WHAT THE EXERCISE ASKS => Print out the material that follows word for word.

DATA LINES =>
* START *

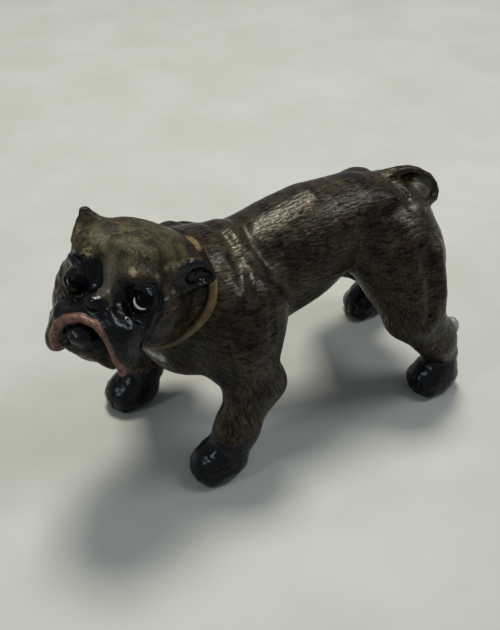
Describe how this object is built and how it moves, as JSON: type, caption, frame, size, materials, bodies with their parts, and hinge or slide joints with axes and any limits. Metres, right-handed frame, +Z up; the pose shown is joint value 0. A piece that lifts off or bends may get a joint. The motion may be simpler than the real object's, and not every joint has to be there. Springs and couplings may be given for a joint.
{
  "type": "dog figurine",
  "caption": "Small painted cast-metal bulldog standing on four paws, its head turned to one side, with a plain strap collar and a curled tail.",
  "frame": {"origin": "on the ground, under the middle of the figure's bounding box", "axes": "+Z up; the body looks along -Y, with its rump at +Y; +X to the dog's left, the side its head is turned to"},
  "size_m": [0.0436, 0.0978, 0.0603],
  "materials": {
    "coat_paint": "dark brown to black patina and paint, semi-gloss, rubbed to dull gold and bare metal on the high points",
    "head_paint": "dark brown paint, gloss black muzzle and eyes, pinkish brown lips",
    "collar_paint": "worn ochre paint, satin"
  },
  "bodies": {
    "root": {"torso": "coat_paint", "head": "head_paint", "left_ear": "head_paint", "right_ear": "head_paint", "collar": "collar_paint", "front_left_leg": "coat_paint", "front_right_leg": "coat_paint", "hind_left_leg": "coat_paint", "hind_right_leg": "coat_paint", "tail": "coat_paint"}
  },
  "joints": []
}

* END *

RESULT FOR THIS TASK =>
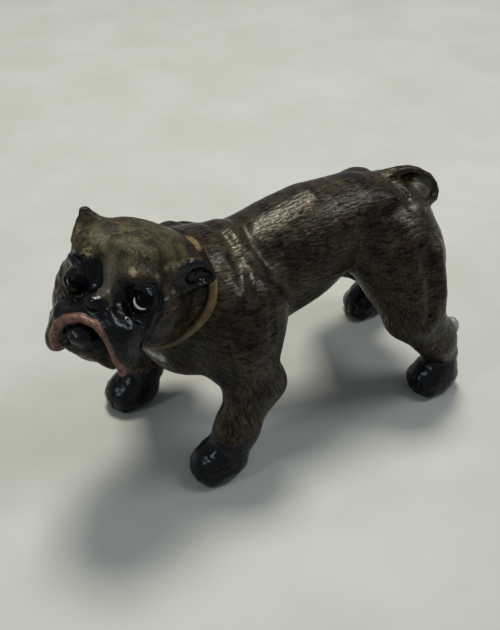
Describe how this object is built and how it moves, as JSON: type, caption, frame, size, materials, bodies with their parts, and hinge or slide joints with axes and any limits. Metres, right-handed frame, +Z up; the pose shown is joint value 0. A piece that lifts off or bends may get a joint. The motion may be simpler than the real object's, and not every joint has to be there. Springs and couplings may be given for a joint.
{
  "type": "dog figurine",
  "caption": "Small painted cast-metal bulldog standing on four paws, its head turned to one side, with a plain strap collar and a curled tail.",
  "frame": {"origin": "on the ground, under the middle of the figure's bounding box", "axes": "+Z up; the body looks along -Y, with its rump at +Y; +X to the dog's left, the side its head is turned to"},
  "size_m": [0.0436, 0.0978, 0.0603],
  "materials": {
    "coat_paint": "dark brown to black patina and paint, semi-gloss, rubbed to dull gold and bare metal on the high points",
    "head_paint": "dark brown paint, gloss black muzzle and eyes, pinkish brown lips",
    "collar_paint": "worn ochre paint, satin"
  },
  "bodies": {
    "root": {"torso": "coat_paint", "head": "head_paint", "left_ear": "head_paint", "right_ear": "head_paint", "collar": "collar_paint", "front_left_leg": "coat_paint", "front_right_leg": "coat_paint", "hind_left_leg": "coat_paint", "hind_right_leg": "coat_paint", "tail": "coat_paint"}
  },
  "joints": []
}